AZ: My dad’s middle name might as well have been spontaneous. He was always up for an adventure and knew a good story when he saw one. When he found out about Randy’s lecture, he knew it was going to be a story worth telling. It wasn’t the first time my dad followed his heart, either. He’d travel long distances and call people 20 times before they’d hear him out. Sure enough, they’d all have features written about them in the Wall Street Journal and some even had New York Times bestselling books dedicated to their stories.
Greene ends his article summing up my dad’s own story, “And when the day finally comes when you have your big success, when you get your big break, it won’t be because you made the extra effort once. It will be because you made the extra effort every time.”
LH: Has your experience of loss changed your writing and career interests?

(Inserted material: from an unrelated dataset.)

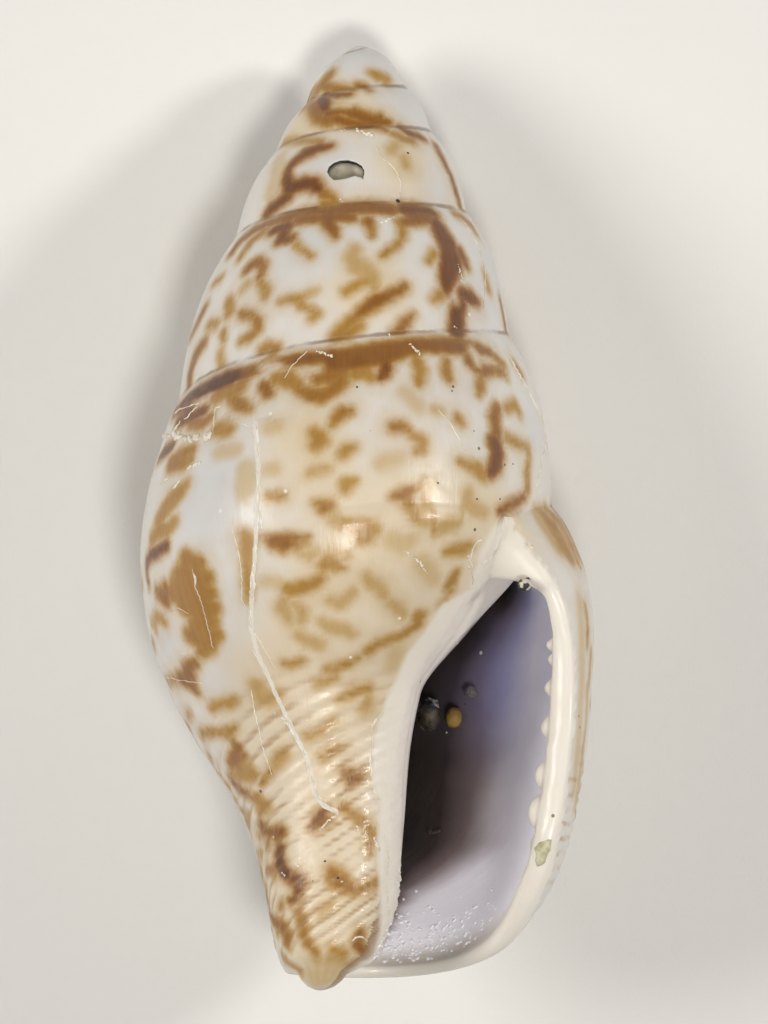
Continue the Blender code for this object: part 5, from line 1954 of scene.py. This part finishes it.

AZ: Definitely. I feel for people in a way that I wasn’t able to before. It opened my eyes to the struggles others go through, which in return, led me to finding out about their triumphs. I felt an urge to share these stories, in the same way you guys are sharing my story. When you feel a connection to the story, it’s easier to make it come from the heart.
I also have a strong desire to carry out the legacy of my father. He had so many more stories that he didn’t get a chance to tell. It’s my job to make sure I get to tell those stories. I even find myself implementing his writing style in some of my pieces and not even realizing it. But when I do, I smile.
LH: You’ve written extensively about people who turned tragedy into something positive. What story stuck with you the most?
AZ: Back in November, I wrote about a woman named Jessie Kuehl who wasn’t able to visit her father’s grave on the 40th anniversary of his death. She posted an ad online, hoping to hear back from a couple sympathetic people in the area who would go to her dad’s grave to tell him she missed him. She ended up hearing back from tons of people saying they’d be happy to visit on her behalf.
After my lengthy phone call with Jessie, we hung up and became Facebook friends so that we could keep in touch. I sure am glad we did because a few weeks later, she contacted me and said that a man in California read my article and offered to fly Jessie out to visit the grave herself.
I’m so thrilled that my words had that kind of impact on someone’s life. That’s the beauty of journalism.
LH: Your dad’s book “The Magic Room” shares intimate stories of brides-to-be. What did your dad teach you about love and marriage?
My dad loved love. He treated my sisters and me the way he expected our future husbands to treat us. It’s the endless love he gave us that taught us what to look for in someone we want to spend the rest of our lives with.
He also taught us by example. My parents’ love and respect for each other was so evident. I’m going to make sure I share that same love and respect with my future husband.
My dad turned his passion for love into “The Magic Room” and I feel so lucky to have been able to hear the remarkable stories over the dinner table as he was working on the book.
LH: A lot of our readers are college students. Do you think that young people have the power to make a difference? What advice do you have for our graduating seniors?
AZ: Absolutely! It’s the young ones who are dominating the working world. We have more power now than we’ve ever had in the past and it’s up to us to take advantage of it.
To those college graduates, go out there and do what you love. If you can make a living doing it, more power to you!